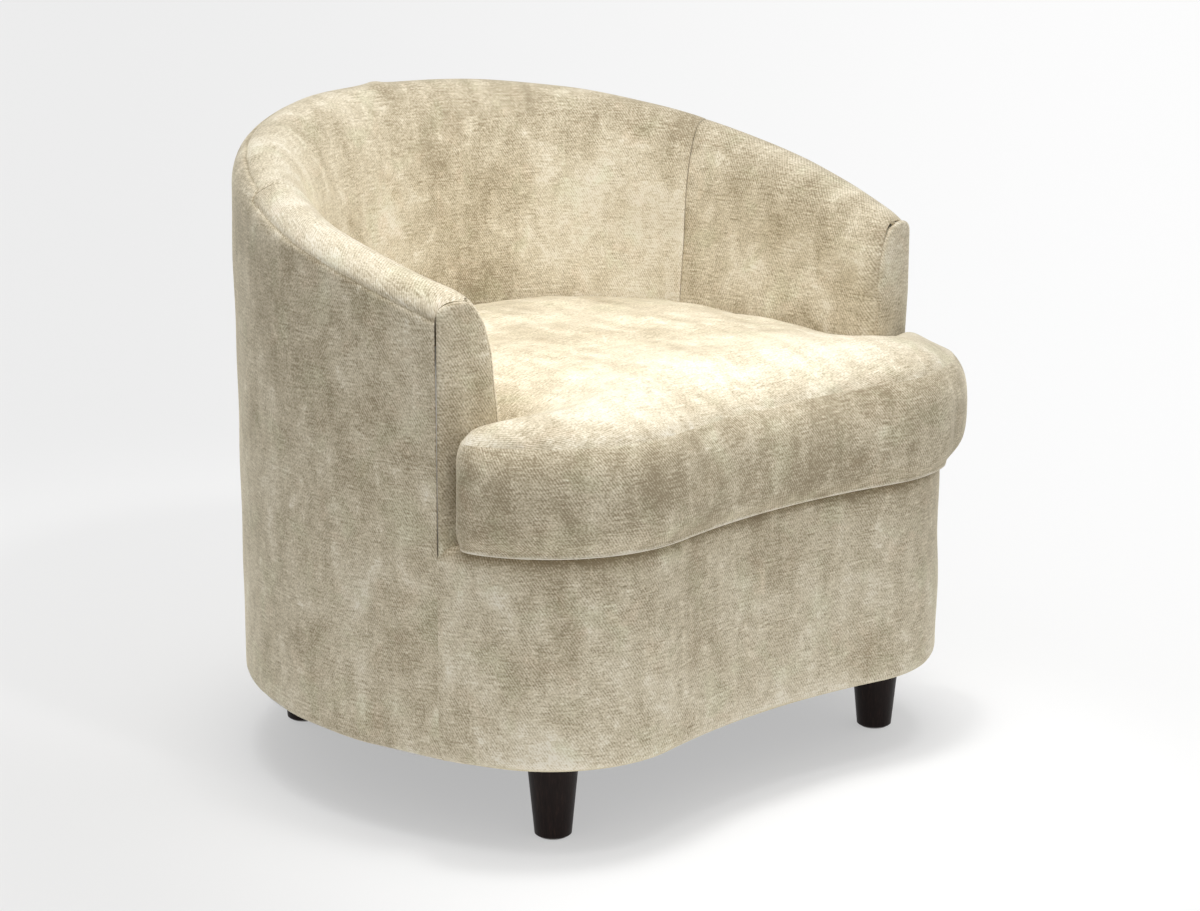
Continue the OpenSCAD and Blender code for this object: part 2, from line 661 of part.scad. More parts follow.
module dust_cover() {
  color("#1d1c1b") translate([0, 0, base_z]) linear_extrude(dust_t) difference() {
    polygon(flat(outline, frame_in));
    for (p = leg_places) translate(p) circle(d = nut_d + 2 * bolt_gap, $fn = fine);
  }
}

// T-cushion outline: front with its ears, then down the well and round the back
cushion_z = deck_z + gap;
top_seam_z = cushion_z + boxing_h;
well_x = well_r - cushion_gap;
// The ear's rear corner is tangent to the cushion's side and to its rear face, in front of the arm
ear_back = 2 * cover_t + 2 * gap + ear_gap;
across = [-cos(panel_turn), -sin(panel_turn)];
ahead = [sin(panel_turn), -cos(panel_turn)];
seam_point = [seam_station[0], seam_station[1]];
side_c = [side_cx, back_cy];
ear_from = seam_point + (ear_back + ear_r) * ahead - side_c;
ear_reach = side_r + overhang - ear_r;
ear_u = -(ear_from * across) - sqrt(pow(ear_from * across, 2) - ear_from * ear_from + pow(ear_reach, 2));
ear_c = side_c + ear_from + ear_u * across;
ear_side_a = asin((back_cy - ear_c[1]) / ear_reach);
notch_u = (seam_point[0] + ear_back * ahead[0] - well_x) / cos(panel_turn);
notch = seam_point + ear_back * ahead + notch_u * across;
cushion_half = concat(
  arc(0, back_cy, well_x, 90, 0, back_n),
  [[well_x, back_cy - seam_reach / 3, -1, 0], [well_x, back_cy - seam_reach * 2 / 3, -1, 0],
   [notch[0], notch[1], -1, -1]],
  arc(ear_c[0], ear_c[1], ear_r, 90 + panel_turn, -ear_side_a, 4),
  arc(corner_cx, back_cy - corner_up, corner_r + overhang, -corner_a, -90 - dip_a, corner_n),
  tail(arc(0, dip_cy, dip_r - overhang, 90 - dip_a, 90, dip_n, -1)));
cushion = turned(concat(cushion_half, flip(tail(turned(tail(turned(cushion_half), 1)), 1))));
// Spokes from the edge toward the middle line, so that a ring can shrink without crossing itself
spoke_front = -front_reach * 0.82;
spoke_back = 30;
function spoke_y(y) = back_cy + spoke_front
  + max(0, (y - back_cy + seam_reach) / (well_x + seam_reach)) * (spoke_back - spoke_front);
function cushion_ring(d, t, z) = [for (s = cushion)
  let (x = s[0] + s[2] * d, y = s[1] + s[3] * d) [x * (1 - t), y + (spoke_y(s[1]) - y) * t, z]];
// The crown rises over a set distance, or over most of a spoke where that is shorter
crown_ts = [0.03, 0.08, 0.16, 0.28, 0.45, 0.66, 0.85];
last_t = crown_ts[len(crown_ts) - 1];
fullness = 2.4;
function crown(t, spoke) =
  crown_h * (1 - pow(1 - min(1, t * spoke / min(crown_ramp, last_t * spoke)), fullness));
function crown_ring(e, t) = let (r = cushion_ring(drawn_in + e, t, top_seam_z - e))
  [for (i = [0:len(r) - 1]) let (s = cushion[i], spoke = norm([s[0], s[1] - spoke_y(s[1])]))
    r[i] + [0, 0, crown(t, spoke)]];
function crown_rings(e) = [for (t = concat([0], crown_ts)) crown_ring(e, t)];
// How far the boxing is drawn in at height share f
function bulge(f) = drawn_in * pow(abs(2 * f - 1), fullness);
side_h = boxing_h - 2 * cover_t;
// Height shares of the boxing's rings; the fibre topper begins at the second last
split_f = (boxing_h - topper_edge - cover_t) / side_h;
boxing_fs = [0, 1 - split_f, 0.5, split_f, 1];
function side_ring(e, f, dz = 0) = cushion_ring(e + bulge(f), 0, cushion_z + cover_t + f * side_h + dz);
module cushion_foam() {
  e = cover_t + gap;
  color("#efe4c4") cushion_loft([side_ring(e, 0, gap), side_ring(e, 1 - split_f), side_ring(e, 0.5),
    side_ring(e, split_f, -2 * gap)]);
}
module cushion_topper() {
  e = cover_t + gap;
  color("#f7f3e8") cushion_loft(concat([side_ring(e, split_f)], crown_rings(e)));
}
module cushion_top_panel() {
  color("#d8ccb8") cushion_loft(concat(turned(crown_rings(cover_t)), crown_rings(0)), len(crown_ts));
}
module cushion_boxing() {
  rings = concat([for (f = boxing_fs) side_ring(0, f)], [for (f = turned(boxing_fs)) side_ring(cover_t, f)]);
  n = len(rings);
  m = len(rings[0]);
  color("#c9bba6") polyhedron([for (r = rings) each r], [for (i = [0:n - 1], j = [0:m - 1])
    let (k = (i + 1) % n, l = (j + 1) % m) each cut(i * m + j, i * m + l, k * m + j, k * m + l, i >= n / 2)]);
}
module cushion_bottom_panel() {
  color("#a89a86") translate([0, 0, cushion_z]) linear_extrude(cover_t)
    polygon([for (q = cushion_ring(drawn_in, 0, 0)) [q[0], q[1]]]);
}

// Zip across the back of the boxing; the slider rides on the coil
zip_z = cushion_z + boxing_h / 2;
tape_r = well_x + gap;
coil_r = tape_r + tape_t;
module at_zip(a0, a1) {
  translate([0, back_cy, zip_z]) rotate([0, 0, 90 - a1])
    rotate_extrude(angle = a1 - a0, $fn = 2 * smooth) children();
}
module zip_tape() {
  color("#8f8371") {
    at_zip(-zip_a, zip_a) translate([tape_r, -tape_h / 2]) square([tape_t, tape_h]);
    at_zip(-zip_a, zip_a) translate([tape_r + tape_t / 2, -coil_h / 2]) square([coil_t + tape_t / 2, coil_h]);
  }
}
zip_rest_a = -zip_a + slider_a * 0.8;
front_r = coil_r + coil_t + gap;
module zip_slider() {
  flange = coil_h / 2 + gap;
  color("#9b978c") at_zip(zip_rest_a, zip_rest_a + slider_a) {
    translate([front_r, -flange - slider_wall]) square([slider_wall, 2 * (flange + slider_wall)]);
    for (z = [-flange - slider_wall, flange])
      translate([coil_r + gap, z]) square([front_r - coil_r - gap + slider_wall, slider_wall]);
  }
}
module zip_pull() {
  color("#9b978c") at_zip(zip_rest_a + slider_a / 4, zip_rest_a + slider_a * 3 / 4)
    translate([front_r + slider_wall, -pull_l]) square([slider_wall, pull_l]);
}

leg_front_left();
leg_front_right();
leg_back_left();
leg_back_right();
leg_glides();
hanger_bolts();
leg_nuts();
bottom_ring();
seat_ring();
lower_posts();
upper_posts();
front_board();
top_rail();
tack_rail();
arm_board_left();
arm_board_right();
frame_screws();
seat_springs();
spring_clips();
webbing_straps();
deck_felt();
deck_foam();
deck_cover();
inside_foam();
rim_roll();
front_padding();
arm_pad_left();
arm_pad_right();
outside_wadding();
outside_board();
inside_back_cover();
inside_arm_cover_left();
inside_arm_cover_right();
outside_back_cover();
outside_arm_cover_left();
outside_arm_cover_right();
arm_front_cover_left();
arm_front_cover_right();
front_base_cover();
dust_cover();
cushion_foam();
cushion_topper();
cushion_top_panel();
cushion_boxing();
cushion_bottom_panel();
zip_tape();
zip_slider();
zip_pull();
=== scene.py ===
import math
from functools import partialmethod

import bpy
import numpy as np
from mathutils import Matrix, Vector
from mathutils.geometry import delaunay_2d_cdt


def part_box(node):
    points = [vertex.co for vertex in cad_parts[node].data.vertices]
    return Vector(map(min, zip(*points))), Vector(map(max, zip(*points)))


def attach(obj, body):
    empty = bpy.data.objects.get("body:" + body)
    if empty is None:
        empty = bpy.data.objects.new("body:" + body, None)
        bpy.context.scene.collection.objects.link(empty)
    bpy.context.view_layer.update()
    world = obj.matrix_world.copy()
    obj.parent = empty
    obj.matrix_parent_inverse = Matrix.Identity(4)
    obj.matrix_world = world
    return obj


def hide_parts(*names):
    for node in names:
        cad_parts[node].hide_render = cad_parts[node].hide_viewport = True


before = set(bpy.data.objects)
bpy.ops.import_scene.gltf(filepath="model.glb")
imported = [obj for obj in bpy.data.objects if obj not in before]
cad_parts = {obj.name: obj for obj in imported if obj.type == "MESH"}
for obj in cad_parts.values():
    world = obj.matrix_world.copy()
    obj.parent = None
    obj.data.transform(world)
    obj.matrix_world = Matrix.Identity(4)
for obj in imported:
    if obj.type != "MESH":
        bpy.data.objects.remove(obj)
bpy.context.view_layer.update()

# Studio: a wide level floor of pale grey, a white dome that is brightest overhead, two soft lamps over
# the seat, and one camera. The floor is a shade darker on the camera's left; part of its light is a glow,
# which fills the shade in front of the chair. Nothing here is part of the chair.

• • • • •

- [WHAT IS BEING ASKED]:
Only the lines from the one containing "for node in" to the end of the data should be printed, exactly as they stand.

- [RESULT]:
    for node in names:
        cad_parts[node].hide_render = cad_parts[node].hide_viewport = True


before = set(bpy.data.objects)
bpy.ops.import_scene.gltf(filepath="model.glb")
imported = [obj for obj in bpy.data.objects if obj not in before]
cad_parts = {obj.name: obj for obj in imported if obj.type == "MESH"}
for obj in cad_parts.values():
    world = obj.matrix_world.copy()
    obj.parent = None
    obj.data.transform(world)
    obj.matrix_world = Matrix.Identity(4)
for obj in imported:
    if obj.type != "MESH":
        bpy.data.objects.remove(obj)
bpy.context.view_layer.update()

# Studio: a wide level floor of pale grey, a white dome that is brightest overhead, two soft lamps over
# the seat, and one camera. The floor is a shade darker on the camera's left; part of its light is a glow,
# which fills the shade in front of the chair. Nothing here is part of the chair.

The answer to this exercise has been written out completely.